Which leads us, of course, to the very worst of the worst pleas for Americans to act as consumers, as opposed to something larger. It was the call by President George W. Bush for us to "spend money" as a way to respond to the Sept. 11 terrorist attacks. We women know what it is to be objectified -- to be wanted for our bodies or our body parts. Imagine the leader of the Free World calling on Americans to respond to the murder of nearly 3,000 of our fellow citizens by advising a shopping trip to K-Mart. Lost is any sense of what we are as humans.

I admit that this Sept. 11 complaint is a long-ago irritation by now. I assumed that, in the interim, it had been identified and observed as completely insane; but now I see that the New York Times and the New Yorker are echoing Mr. Bush's views that we are consumers first, consumers uber alles. Second, maybe we will have to send our sons and daughters to be killed in Iraq.

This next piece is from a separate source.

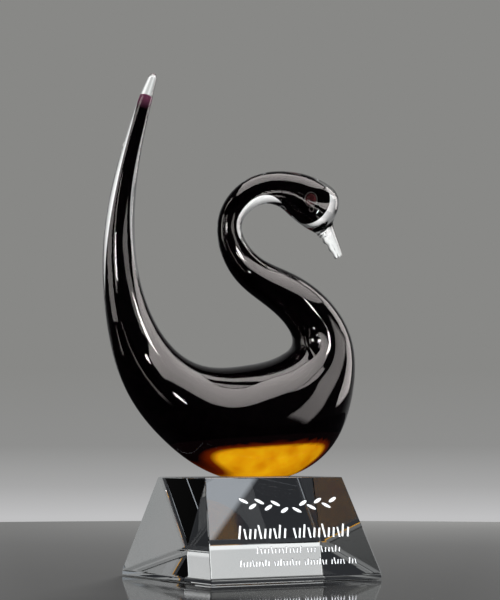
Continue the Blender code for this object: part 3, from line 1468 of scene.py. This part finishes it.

It's insanity, in the George Orwell "1984" sense, to believe that "consumption" can make us what we need to be. I can get behind railroads buying American steel. But I can't think that I have to have a dazzling new blouse at work every week for our economy to remain vibrant. It's not that I believe that our economy is not organized to need continuous injections of consumer dollars. It may be. It's that I think that it's wrong to set us on a treadmill where everything we own must be new or "the latest" for us to survive as a nation.

When I lived in Togo, in West Africa, people owned so much less. They had one or two sets of clothes. And yet they knew how to find happiness, perhaps in a way that we have forgotten here. Their happiness was based on family and community. Granted, it's an easier task to be happy when the goal is simply survival, not superlative success, as it has become in the U.S., and especially in New York.

I wish that we could use this economic crisis to re-evaluate what's right in our lives, and what we hope to live for. That would be a far better lesson, I think, than getting a hybrid Hyundai or an Ann Taylor jacket on the cheap. A crisis is a terrible thing to waste.